M. le président. La parole est à M. Dreyfus-Schmidt, pour défendre l'amendement n° 134.
M. Michel Dreyfus-Schmidt. C'est vraiment tout à fait extraordinaire ! En 1993, malgré nos protestations, le pouvoir décisionnel des commissions du séjour des étrangers a été supprimé.
Un peu curieusement, elles étaient composées, vous le savez, du président du tribunal de grande instance, d'un magistrat du tribunal de grande instance et d'un magistrat des tribunaux administratifs. Elles n'avaient donc pas le caractère d'autorité judiciaire en tant que telles - c'était des commissions administratives - mais elles comportaient une majorité de membres de l'autorité judiciaire.
Ces commissions prenaient des décisions et constituaient une garantie pour ceux qui craignaient que l'administration n'aille trop vite ou n'obéisse à d'autres pulsions que celles qui auraient été officiellement annoncées.
En 1993, on a certes maintenu les commissions, mais en ne leur reconnaissant plus qu'un rôle consultatif.

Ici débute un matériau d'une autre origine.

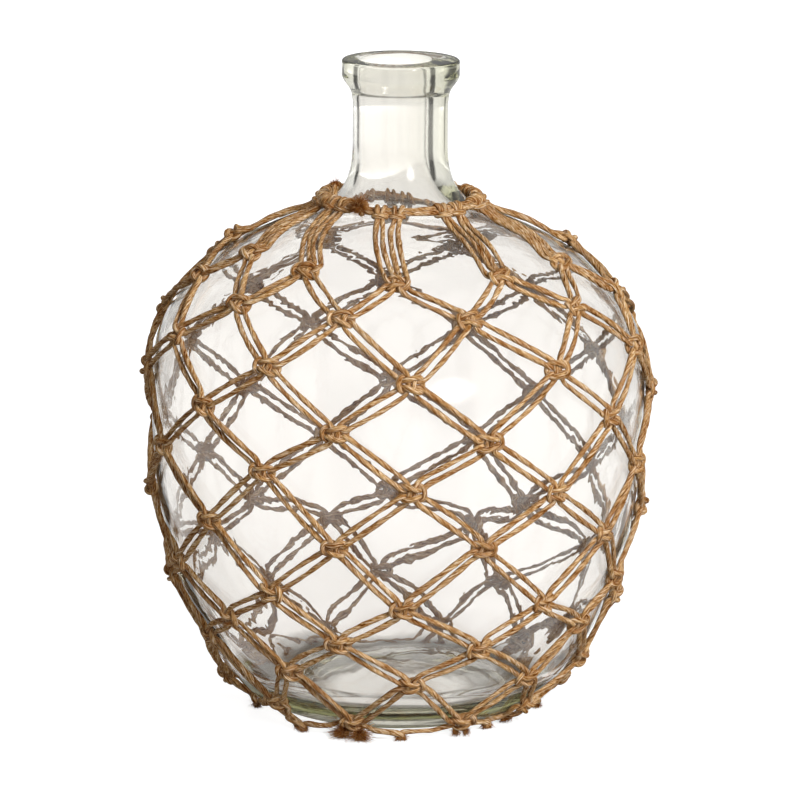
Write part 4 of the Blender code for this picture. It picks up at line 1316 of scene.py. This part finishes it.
def add_lamp(name, place, size, power, mirrored):
    """A soft lamp that shines at the bottle's belly. Only the round one is seen mirrored in the glass:
    it fades towards its edge, as a softbox does."""
    lamp = bpy.data.lights.new(name, "AREA")
    lamp.shape = "DISK" if mirrored else "SQUARE"
    lamp.size = size
    lamp.energy = power
    if mirrored:
        lamp.use_nodes = True
        tree = lamp.node_tree
        tree.nodes.clear()
        spot = node(tree, "ShaderNodeNewGeometry")
        centred = node(tree, "ShaderNodeVectorMath", links={0: spot.outputs["Parametric"]},
                       values={1: (0.5, 0.5, 0.0)}, operation="DISTANCE")
        fade = node(tree, "ShaderNodeMapRange", interpolation_type="SMOOTHSTEP", links={
            "Value": centred.outputs["Value"]}, values={
            "From Min": LAMP_FADE[0], "From Max": LAMP_FADE[1], "To Min": 1.0, "To Max": 0.0})
        shine = node(tree, "ShaderNodeEmission", links={"Strength": fade.outputs[0]})
        tree.links.new(shine.outputs[0], node(tree, "ShaderNodeOutputLight").inputs[0])
    piece = bpy.data.objects.new(name, lamp)
    bpy.context.scene.collection.objects.link(piece)
    look_at(piece, place, LAMP_AIM)
    piece.visible_camera = False
    piece.visible_glossy = mirrored
    piece.visible_transmission = False


def add_camera():
    """The photograph's view: a long lens from slightly above, rolled a little."""
    camera = bpy.data.cameras.new("camera")
    camera.lens = CAMERA_LENS
    camera.sensor_width = FILM_WIDTH
    piece = bpy.data.objects.new("camera", camera)
    bpy.context.scene.collection.objects.link(piece)
    look_at(piece, CAMERA_PLACE, CAMERA_AIM)
    piece.rotation_mode = "QUATERNION"
    from_euler = piece.rotation_euler.to_quaternion()
    half = CAMERA_ROLL / 2
    piece.rotation_quaternion = from_euler @ type(from_euler)((math.cos(half), 0.0, 0.0, math.sin(half)))
    bpy.context.scene.camera = piece


def main():
    """Makes the bottle, its net and the studio, with its lamps and camera."""
    glass = Glass()
    make_bottle(glass, glass_material())
    make_net(glass, [jute_material(), cut_jute_material()])
    add_floor()
    add_world()
    for lamp in LAMPS:
        add_lamp(*lamp)
    add_camera()
    bpy.context.scene.view_settings.view_transform = "Standard"
    # Light that the thick glass mirrors inside itself goes on until it comes out again
    bpy.context.scene.cycles.glossy_bounces = GLASS_BOUNCES


main()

Je vous rappelle que, à l'époque, j'avais proposé de les supprimer, car cela aurait été plus clair, plus franc. On m'avait alors expliqué que ces commissions avaient quand même un intérêt et qu'elles se réuniraient beaucoup plus facilement parce qu'elles auraient moins de travail.
Mais aujourd'hui on nous dit que, parce qu'elles auront moins de travail, on ne pourra plus les réunir assez souvent et qu'il vaut donc mieux les supprimer !
Ce que je vous dis, je ne l'invente pas ! Dans sa réponse à une de mes questions écrites, le 16 juin 1994, votre prédécesseur expliquait : « En application des lois du 24 août 1993 et du 30 décembre 1993, le préfet est tenu de réunir une commission du séjour lorsqu'il envisage de refuser la délivrance d'une carte de résident de plein droit à un étranger mentionné à l'article 15 de l'ordonnance du 2 novembre 1945 modifiée, ou la délivrance d'un titre de séjour à un étranger mentionné à l'article 25 de ladite ordonnance.
« Le champ de compétence de la commission du séjour se trouve ainsi réduit, puisque le préfet n'est plus tenu de la réunir lorsqu'il envisage de refuser le renouvellement d'une carte de séjour temporaire et, d'autre part, l'avis qu'elle peut émettre est désormais facultatif. »
Ainsi s'exprimait M. Pasqua.
Mais ce n'est pas tout. Ecoutez bien, vous qui n'avez de cesse de dire que vous ne voulez pas le désavouer : « Ainsi, la commission du séjour fonctionnera de façon plus souple et permettra au préfet de la réunir plus facilement qu'auparavant. »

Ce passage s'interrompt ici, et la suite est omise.